## REQUEST
Write the data out again in full, with no departure from the original.

(Excerpt from a dataset)

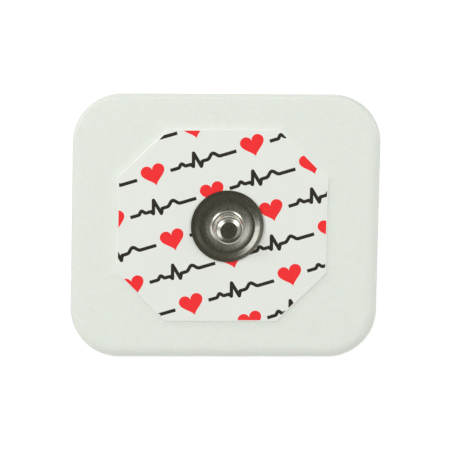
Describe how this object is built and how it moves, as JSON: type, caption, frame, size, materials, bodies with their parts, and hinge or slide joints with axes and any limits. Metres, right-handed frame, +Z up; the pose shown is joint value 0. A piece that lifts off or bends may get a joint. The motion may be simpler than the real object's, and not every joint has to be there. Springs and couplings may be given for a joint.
{
  "type": "ecg electrode",
  "caption": "Single-use chest electrode: foam pad with rounded corners, octagonal printed label and a metal snap stud, on a release liner.",
  "frame": {"origin": "centre of the pad's outline, on the resting face of the release liner", "axes": "+X along the pad's long side, +Y along its short side, +Z up through the snap stud"},
  "size_m": [0.04, 0.035, 0.0051],
  "materials": {
    "liner_film": "clear gloss film",
    "foam": "matte closed-cell foam",
    "gel": "wet, slightly cloudy",
    "eyelet_coating": "grey silver chloride coat",
    "label_film": "satin white film with print",
    "stud_steel": "drawn stainless, satin flange and bright head"
  },
  "bodies": {
    "root": {"release_liner": "liner_film", "foam_pad": "foam", "conductive_gel": "gel", "sensor_eyelet": "eyelet_coating", "label": "label_film", "snap_stud": "stud_steel"}
  },
  "joints": []
}
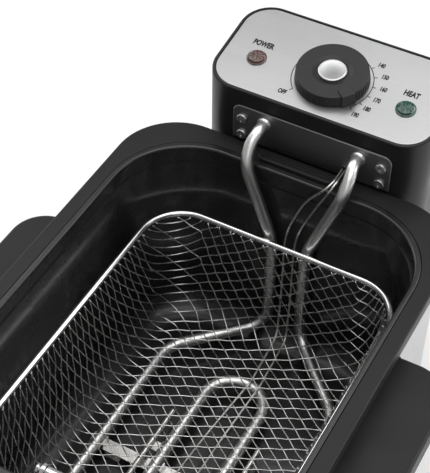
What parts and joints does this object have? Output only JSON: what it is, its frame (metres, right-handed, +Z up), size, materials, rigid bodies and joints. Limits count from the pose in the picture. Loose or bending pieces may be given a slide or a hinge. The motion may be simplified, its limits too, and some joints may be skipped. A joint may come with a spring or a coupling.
{
  "type": "deep fryer",
  "caption": "Deep fryer with steel-wrapped body, enamelled pot, wire basket with folding handle, and a lift-out control head with tube heater and dial.",
  "frame": {"origin": "bottom centre of the whole object's box, on the surface it stands on", "axes": "+Z up, -Y to the front (basket handle), +Y to the back (control head), +X to the right seen from the front"},
  "size_m": [0.336, 0.5788, 0.2693],
  "materials": {
    "steel_wrap": "brushed",
    "black_plastic": "fine satin texture",
    "base_plastic": "matt",
    "foot_rubber": "matt",
    "zinc_screw": "bright zinc",
    "rail_steel": "galvanised",
    "pot_enamel": "gloss vitreous enamel",
    "head_plastic": "satin",
    "panel_silver": "fine brushed, anodised",
    "lens_red": "translucent, unlit",
    "lens_green": "translucent, unlit",
    "inner_plastic": "moulded nylon",
    "mount_steel": "satin stainless, oil darkened",
    "gasket_rubber": "matt silicone",
    "chassis_steel": "galvanised",
    "element_steel": "satin stainless",
    "sensor_steel": "bright drawn",
    "terminal_brass": "turned",
    "thermostat_case": "plated",
    "reset_plastic": "moulded",
    "knob_plastic": "fine satin",
    "knob_cap_alu": "spun, satin",
    "shaft_steel": "turned",
    "basket_wire": "satin nickel chrome",
    "basket_gauze": "plated woven wire",
    "grip_plastic": "fine texture",
    "latch_plastic": "moulded"
  },
  "bodies": {
    "housing": {"outer_sleeve": "steel_wrap", "top_bezel": "black_plastic", "base_tray": "base_plastic", "rubber_feet": "foot_rubber", "base_screws": "zinc_screw", "right_carry_handle": "black_plastic", "left_carry_handle": "black_plastic", "carry_handle_screws": "zinc_screw", "head_guide_rails": "rail_steel", "rail_screws": "zinc_screw", "rim_rest_pad": "black_plastic"},
    "oil_pot": {"oil_pot": "pot_enamel"},
    "control_head": {"head_shell": "head_plastic", "control_panel": "panel_silver", "head_bottom_cover": "base_plastic", "bottom_cover_screws": "zinc_screw", "head_back_cover": "base_plastic", "back_cover_screws": "zinc_screw", "cord_gland": "base_plastic", "power_lamp_lens": "lens_red", "heat_lamp_lens": "lens_green", "lamp_holders": "inner_plastic", "element_mount_plate": "mount_steel", "plate_gasket": "gasket_rubber", "plate_screws": "zinc_screw", "head_chassis": "chassis_steel", "element_ferrules": "element_steel", "heating_element": "element_steel", "element_terminals": "terminal_brass", "element_support": "sensor_steel", "thermostat_bulb": "sensor_steel", "thermostat_capillary": "sensor_steel", "cutout_bulb": "sensor_steel", "cutout_capillary": "sensor_steel", "bulb_clips": "sensor_steel", "thermostat_body": "thermostat_case", "cutout_body": "inner_plastic", "microswitch": "base_plastic", "plunger_spring": "zinc_screw", "terminal_block": "inner_plastic"},
    "thermostat_knob": {"knob_body": "knob_plastic", "knob_cap": "knob_cap_alu", "knob_shaft": "shaft_steel"},
    "reset_button": {"reset_button": "reset_plastic"},
    "interlock_plunger": {"interlock_plunger": "inner_plastic"},
    "fry_basket": {"basket_rim": "basket_wire", "basket_mesh": "basket_gauze", "basket_bracket": "basket_wire", "basket_clips": "basket_wire", "hinge_pin": "zinc_screw"},
    "basket_handle": {"handle_frame": "basket_wire", "handle_grip": "grip_plastic"},
    "fold_latch": {"fold_latch": "latch_plastic"}
  },
  "joints": [
    {"name": "pot_lift", "type": "slide", "parent": "housing", "child": "oil_pot", "axis": [0, 0, 1], "range_m": [0, 0.19]},
    {"name": "head_lift", "type": "slide", "parent": "oil_pot", "child": "control_head", "axis": [0, 0, 1], "range_m": [0, 0.18]},
    {"name": "knob_turn", "type": "hinge", "parent": "control_head", "child": "thermostat_knob", "pos_m": [0, 0.23227, 0.25669], "axis": [0, -0.1478, 0.989], "range_deg": [0, 265]},
    {"name": "reset_press", "type": "slide", "parent": "control_head", "child": "reset_button", "axis": [0, -1, 0], "range_m": [0, 0.002], "stiffness_N_per_m": 400, "springref_m": -0.001},
    {"name": "interlock_press", "type": "slide", "parent": "control_head", "child": "interlock_plunger", "axis": [0, 0, 1], "range_m": [0, 0.002], "stiffness_N_per_m": 300, "springref_m": -0.001, "deforming": ["plunger_spring"]},
    {"name": "basket_lift", "type": "slide", "parent": "control_head", "child": "fry_basket", "axis": [0, 0, 1], "range_m": [0, 0.22]},
    {"name": "handle_fold", "type": "hinge", "parent": "fry_basket", "child": "basket_handle", "pos_m": [0.0016, -0.12531, 0.21], "axis": [-1, 0, 0], "range_deg": [0, 165]},
    {"name": "latch_slide", "type": "slide", "parent": "basket_handle", "child": "fold_latch", "axis": [0, -0.9781, 0.2079], "range_m": [0, 0.006], "stiffness_N_per_m": 200, "springref_m": -0.001}
  ]
}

## SOLVED EXERCISE
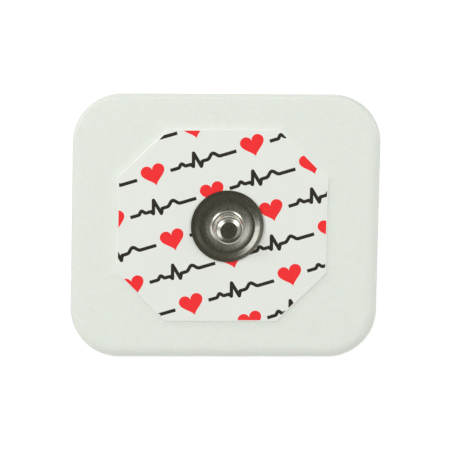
Describe how this object is built and how it moves, as JSON: type, caption, frame, size, materials, bodies with their parts, and hinge or slide joints with axes and any limits. Metres, right-handed frame, +Z up; the pose shown is joint value 0. A piece that lifts off or bends may get a joint. The motion may be simpler than the real object's, and not every joint has to be there. Springs and couplings may be given for a joint.
{
  "type": "ecg electrode",
  "caption": "Single-use chest electrode: foam pad with rounded corners, octagonal printed label and a metal snap stud, on a release liner.",
  "frame": {"origin": "centre of the pad's outline, on the resting face of the release liner", "axes": "+X along the pad's long side, +Y along its short side, +Z up through the snap stud"},
  "size_m": [0.04, 0.035, 0.0051],
  "materials": {
    "liner_film": "clear gloss film",
    "foam": "matte closed-cell foam",
    "gel": "wet, slightly cloudy",
    "eyelet_coating": "grey silver chloride coat",
    "label_film": "satin white film with print",
    "stud_steel": "drawn stainless, satin flange and bright head"
  },
  "bodies": {
    "root": {"release_liner": "liner_film", "foam_pad": "foam", "conductive_gel": "gel", "sensor_eyelet": "eyelet_coating", "label": "label_film", "snap_stud": "stud_steel"}
  },
  "joints": []
}
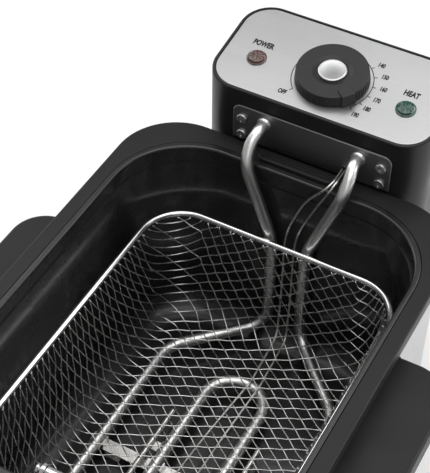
What parts and joints does this object have? Output only JSON: what it is, its frame (metres, right-handed, +Z up), size, materials, rigid bodies and joints. Limits count from the pose in the picture. Loose or bending pieces may be given a slide or a hinge. The motion may be simplified, its limits too, and some joints may be skipped. A joint may come with a spring or a coupling.
{
  "type": "deep fryer",
  "caption": "Deep fryer with steel-wrapped body, enamelled pot, wire basket with folding handle, and a lift-out control head with tube heater and dial.",
  "frame": {"origin": "bottom centre of the whole object's box, on the surface it stands on", "axes": "+Z up, -Y to the front (basket handle), +Y to the back (control head), +X to the right seen from the front"},
  "size_m": [0.336, 0.5788, 0.2693],
  "materials": {
    "steel_wrap": "brushed",
    "black_plastic": "fine satin texture",
    "base_plastic": "matt",
    "foot_rubber": "matt",
    "zinc_screw": "bright zinc",
    "rail_steel": "galvanised",
    "pot_enamel": "gloss vitreous enamel",
    "head_plastic": "satin",
    "panel_silver": "fine brushed, anodised",
    "lens_red": "translucent, unlit",
    "lens_green": "translucent, unlit",
    "inner_plastic": "moulded nylon",
    "mount_steel": "satin stainless, oil darkened",
    "gasket_rubber": "matt silicone",
    "chassis_steel": "galvanised",
    "element_steel": "satin stainless",
    "sensor_steel": "bright drawn",
    "terminal_brass": "turned",
    "thermostat_case": "plated",
    "reset_plastic": "moulded",
    "knob_plastic": "fine satin",
    "knob_cap_alu": "spun, satin",
    "shaft_steel": "turned",
    "basket_wire": "satin nickel chrome",
    "basket_gauze": "plated woven wire",
    "grip_plastic": "fine texture",
    "latch_plastic": "moulded"
  },
  "bodies": {
    "housing": {"outer_sleeve": "steel_wrap", "top_bezel": "black_plastic", "base_tray": "base_plastic", "rubber_feet": "foot_rubber", "base_screws": "zinc_screw", "right_carry_handle": "black_plastic", "left_carry_handle": "black_plastic", "carry_handle_screws": "zinc_screw", "head_guide_rails": "rail_steel", "rail_screws": "zinc_screw", "rim_rest_pad": "black_plastic"},
    "oil_pot": {"oil_pot": "pot_enamel"},
    "control_head": {"head_shell": "head_plastic", "control_panel": "panel_silver", "head_bottom_cover": "base_plastic", "bottom_cover_screws": "zinc_screw", "head_back_cover": "base_plastic", "back_cover_screws": "zinc_screw", "cord_gland": "base_plastic", "power_lamp_lens": "lens_red", "heat_lamp_lens": "lens_green", "lamp_holders": "inner_plastic", "element_mount_plate": "mount_steel", "plate_gasket": "gasket_rubber", "plate_screws": "zinc_screw", "head_chassis": "chassis_steel", "element_ferrules": "element_steel", "heating_element": "element_steel", "element_terminals": "terminal_brass", "element_support": "sensor_steel", "thermostat_bulb": "sensor_steel", "thermostat_capillary": "sensor_steel", "cutout_bulb": "sensor_steel", "cutout_capillary": "sensor_steel", "bulb_clips": "sensor_steel", "thermostat_body": "thermostat_case", "cutout_body": "inner_plastic", "microswitch": "base_plastic", "plunger_spring": "zinc_screw", "terminal_block": "inner_plastic"},
    "thermostat_knob": {"knob_body": "knob_plastic", "knob_cap": "knob_cap_alu", "knob_shaft": "shaft_steel"},
    "reset_button": {"reset_button": "reset_plastic"},
    "interlock_plunger": {"interlock_plunger": "inner_plastic"},
    "fry_basket": {"basket_rim": "basket_wire", "basket_mesh": "basket_gauze", "basket_bracket": "basket_wire", "basket_clips": "basket_wire", "hinge_pin": "zinc_screw"},
    "basket_handle": {"handle_frame": "basket_wire", "handle_grip": "grip_plastic"},
    "fold_latch": {"fold_latch": "latch_plastic"}
  },
  "joints": [
    {"name": "pot_lift", "type": "slide", "parent": "housing", "child": "oil_pot", "axis": [0, 0, 1], "range_m": [0, 0.19]},
    {"name": "head_lift", "type": "slide", "parent": "oil_pot", "child": "control_head", "axis": [0, 0, 1], "range_m": [0, 0.18]},
    {"name": "knob_turn", "type": "hinge", "parent": "control_head", "child": "thermostat_knob", "pos_m": [0, 0.23227, 0.25669], "axis": [0, -0.1478, 0.989], "range_deg": [0, 265]},
    {"name": "reset_press", "type": "slide", "parent": "control_head", "child": "reset_button", "axis": [0, -1, 0], "range_m": [0, 0.002], "stiffness_N_per_m": 400, "springref_m": -0.001},
    {"name": "interlock_press", "type": "slide", "parent": "control_head", "child": "interlock_plunger", "axis": [0, 0, 1], "range_m": [0, 0.002], "stiffness_N_per_m": 300, "springref_m": -0.001, "deforming": ["plunger_spring"]},
    {"name": "basket_lift", "type": "slide", "parent": "control_head", "child": "fry_basket", "axis": [0, 0, 1], "range_m": [0, 0.22]},
    {"name": "handle_fold", "type": "hinge", "parent": "fry_basket", "child": "basket_handle", "pos_m": [0.0016, -0.12531, 0.21], "axis": [-1, 0, 0], "range_deg": [0, 165]},
    {"name": "latch_slide", "type": "slide", "parent": "basket_handle", "child": "fold_latch", "axis": [0, -0.9781, 0.2079], "range_m": [0, 0.006], "stiffness_N_per_m": 200, "springref_m": -0.001}
  ]
}